How could these guys be so dumb?  I went in to get this worked out with the FBO.  They did put the fuel in and they did not touch the oil.  The bill only showed fuel and no oil.  I still didn't believe them.  I asked politely to have the lineman walk out to the plane with me so I could show him.  He didn't really have a clue expect to point out that the fuel was still dripping from the right tank.  At this point I got it.  The plane was parked slightly uphill with with the right wing low.  I had left the fuel selector on both - and with the crossover open the high, left, wing drained into the lower, right, wing and out the overflow.  Lesson learned:  When fueling put the fuel selector in the off position.  ( I would later learn it was better to put it in the left or right position and not in the off position - you can make your own assumptions).  But why would they put oil in the plane when asked not too and not charge me.  It was only about a quart over and I figured it wouldn't hurt the flight home.  It didn't.

And then the radios quit working before I could even take off.  I got the ground controller, but once I was at the runway I could not raise the tower.  I tried a lot too.  I taxied back to the FBO with the intention of calling the tower.  While on the way back I got the ground controller again and he said the tower heard me but I never responded.  Most of my previous flying was done in a plane with one radio.  And it seems that the audio panel is not magic - it does what you tell it to.  The radios worked well after that.
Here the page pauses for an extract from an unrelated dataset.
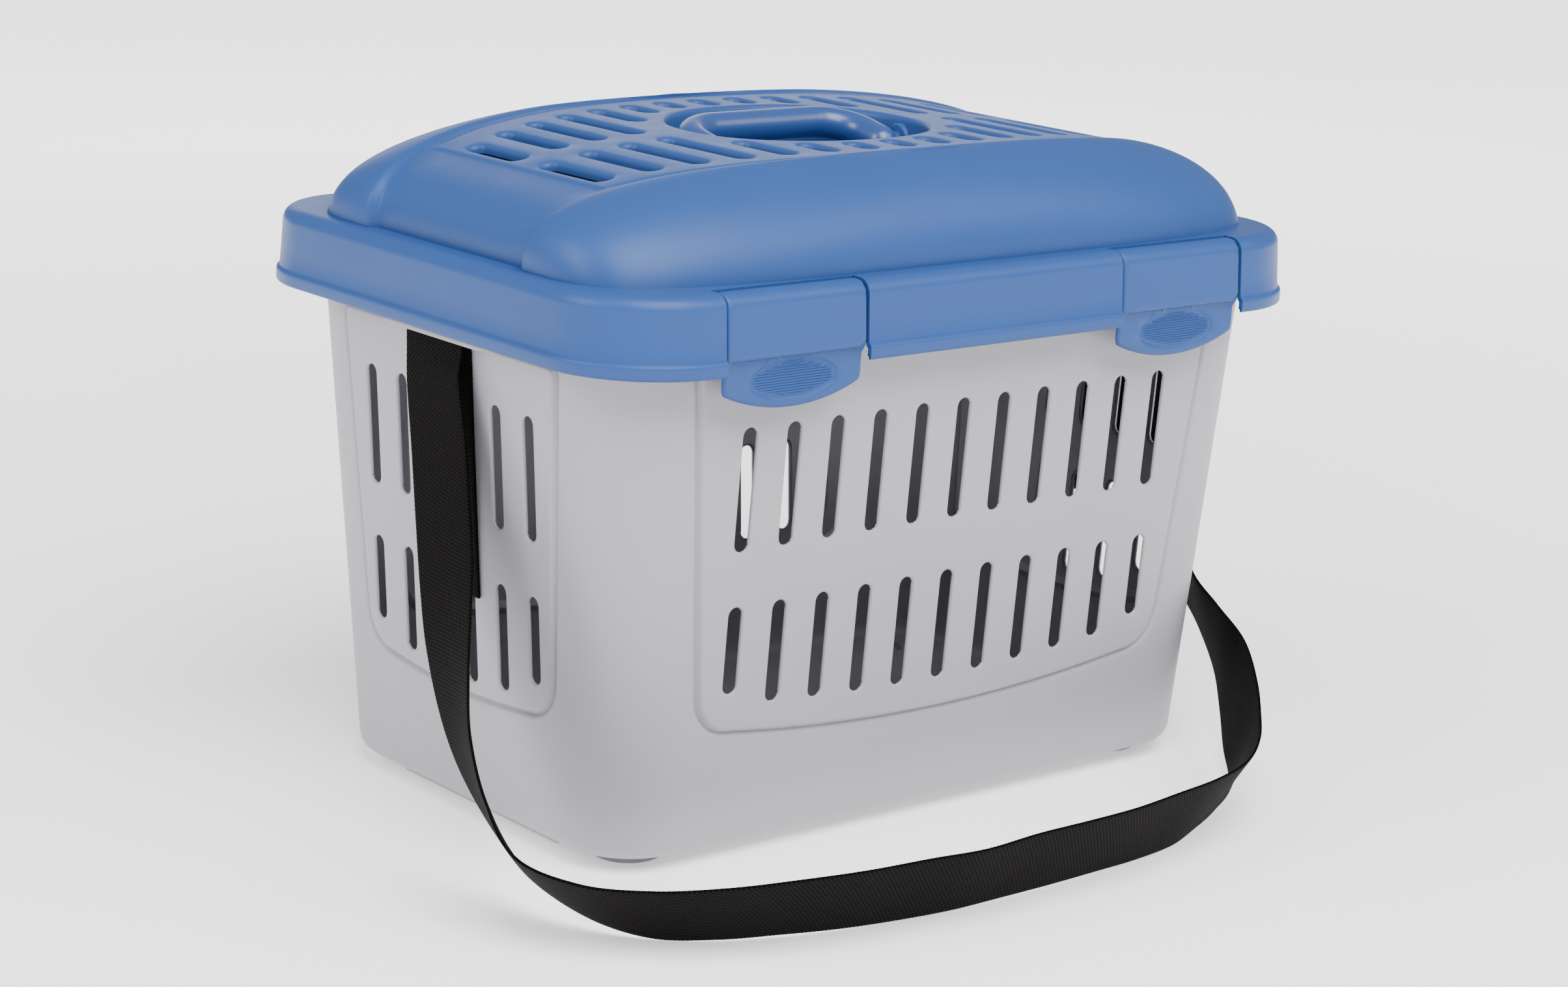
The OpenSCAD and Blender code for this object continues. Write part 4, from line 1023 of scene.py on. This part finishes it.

The oil mystery was solved a few flights later.  I could not get a good reading on how much oil the plane was using.  It is supposed to use oil.  I even found a calculator that told me how much based on horse power and number of cylinders.  But the readings were not consistent.  I asked the mechanic and he asked how was I checking.  Well with the dip stick dummy.  And he said and how level is the plane when you check.  The oil dip stick is at the back left of the engine sump and if the nose strut is low or high or the plane is parked up or down hill, the oil quantity can vary be over a quart and a half just by moving the plane by hand.

Know your plane and really really enjoy it.